System Maintenance – What does it take to keep things running reliably?

 

In the fast-paced world of HPC, users are tackling new and complex projects all the time. Data storage is an essential component in guaranteeing business critical deliverables, and solutions that are easy to deploy, manage and scale, have an immediate impact on a company’s bottom line. Simplicity across the board translates not only into low administrative overhead, but a finely tuned, self-managing system in which all the common maintenance workflows, as well as data reliability, have been automated. This means there is no need for enterprise users to worry about downtime, lost data or late-night emergency calls.

 

Commercial file systems have mastered this ‘lights-out’ operational approach, while many of their open source counterparts still spend a considerable amount of time on day-to-day storage management and maintenance, dealing with the time-consuming, complex, and error prone activities of tuning, in order to optimise the interaction of software and hardware.

 

Bringing it all together

 

Today, the need for high performance data storage infrastructure in commercial enterprise cannot be understated. The massive volumes of data generated from emerging technologies such as AI and machine learning is growing exponentially due to the ease of application integration with enterprise business, covering all industries from manufacturing to life sciences.
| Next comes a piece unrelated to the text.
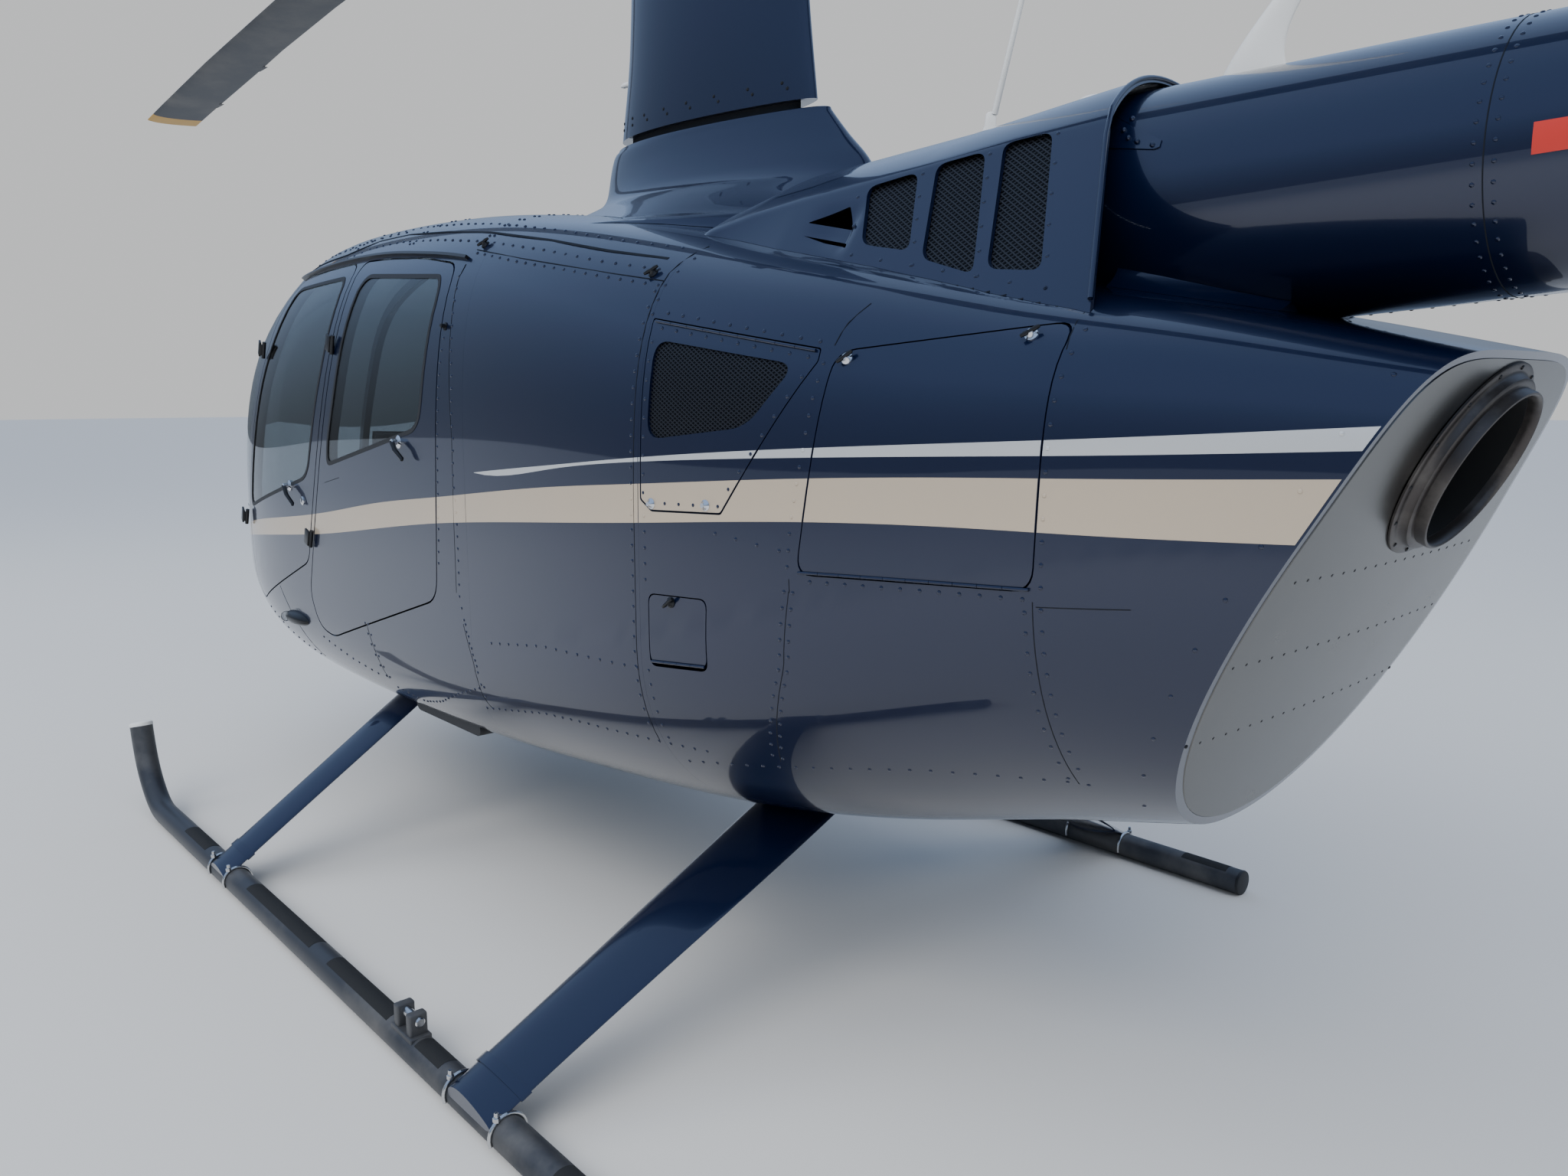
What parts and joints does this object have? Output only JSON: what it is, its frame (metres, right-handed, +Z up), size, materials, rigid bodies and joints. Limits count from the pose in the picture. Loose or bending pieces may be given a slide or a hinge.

Fueled by hardware innovations and software driven services, HPC data storage systems are allowing enterprises to use new technology to achieve greater levels of productivity and operational efficiency than ever before, and it’s the outstanding performance capabilities of parallel file systems that are servicing demand. 

 

When all evidence is considered, enterprise CIOs who want to avoid potential operational and reputational risk of failure will see that the benefits of choosing a commercial parallel file system strongly outweighs the exposure of undertaking the task to finance in-house resources and build the infrastructure required to implement an open source solution.